Barat Terkagum Karya
Rusyd
Pemikiran dan
karya-karya Ibnu Rusdy sampai ke dunia Barat melalui Ernest Renan, seorang penulis
dan sejarawan asal Perancis. Renan, penulis biografi Rusyd berjudul Averroes et
j'averroisme mengatakan, filosof Rusyd telah menulis lebih dari 20 ribu halaman
dalam berbagai disiplin ilmu.
Apresiasi dunia
Barat yang demikian besar terhadap karya Rusyd, kata Alfred Gillaume dalam
"Warisan Islam", menjadikan Rusyd lebih menjadi milik Eropa dari pada
milik Timur. "Averroisme tetap merupakan faktor yang hidup dalam pemikiran
Eropa sampai kelahiran ilmu pengetahuan eksperimental modern," tulis
Gillaume.
"Ibnu Rusyd
adalah seorang rasionalis, dan menyatakan berhak menundukkan segala sesuatu
kepada pertimbangan akal, kecuali dogma-dogma keimanan yang diwahyukan.

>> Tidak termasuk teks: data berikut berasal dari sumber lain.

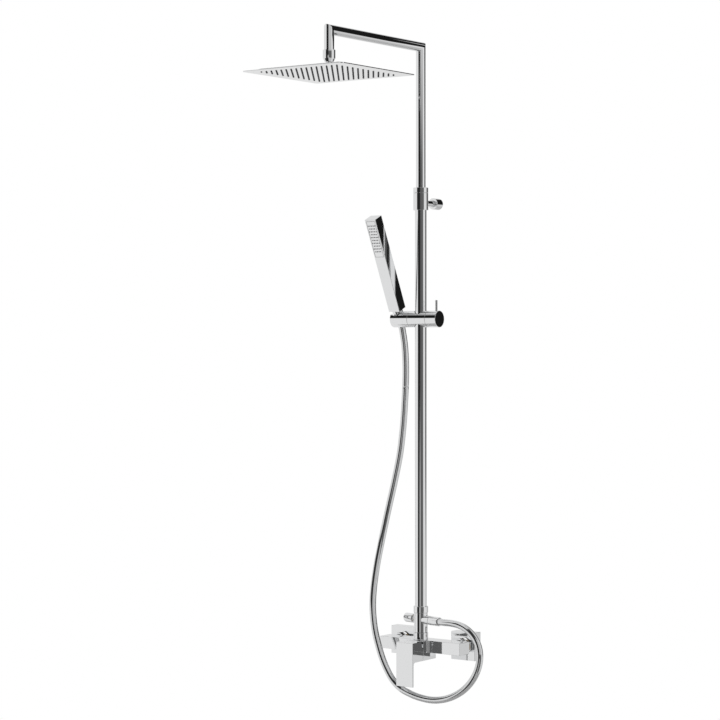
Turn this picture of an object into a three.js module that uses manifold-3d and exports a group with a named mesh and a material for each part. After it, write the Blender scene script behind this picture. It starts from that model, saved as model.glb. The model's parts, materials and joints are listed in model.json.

Tetapi
ia bukanlah free thinker, atau seorang tak beriman," tulis Phillip K
Hitti.
Selain Tahaafutut
Tahaafut, beberapa karya besar Rusyd lain adalah Kitab fil Kulliyat fi at Tibb
(kaidah-kaidah umum dalam ilmu kedokteran) yang telah diterjemahkan ke bahasa
latin dan menjadi rujukan penting kedokteran; Bidayatul Mujtahid wa Nihayatul
Muqtashid (Kitab permulaan bagi mujtahid dan akhir makna/maksud); Kitab Fashl
al Maqal fii ma Baina Syariah wa al Hilmah min al Ittisal, (menguraikan adanya
keselarasan antara agama dan akal karena keduanya adalah pemberian Tuhan); Al
Kasyf 'an Manahij al Adillah fi 'Aqaid al Millah (menyingkap masalah metodologi
dan dalil-dalil kaum filsuf dalam keyakinan beragama).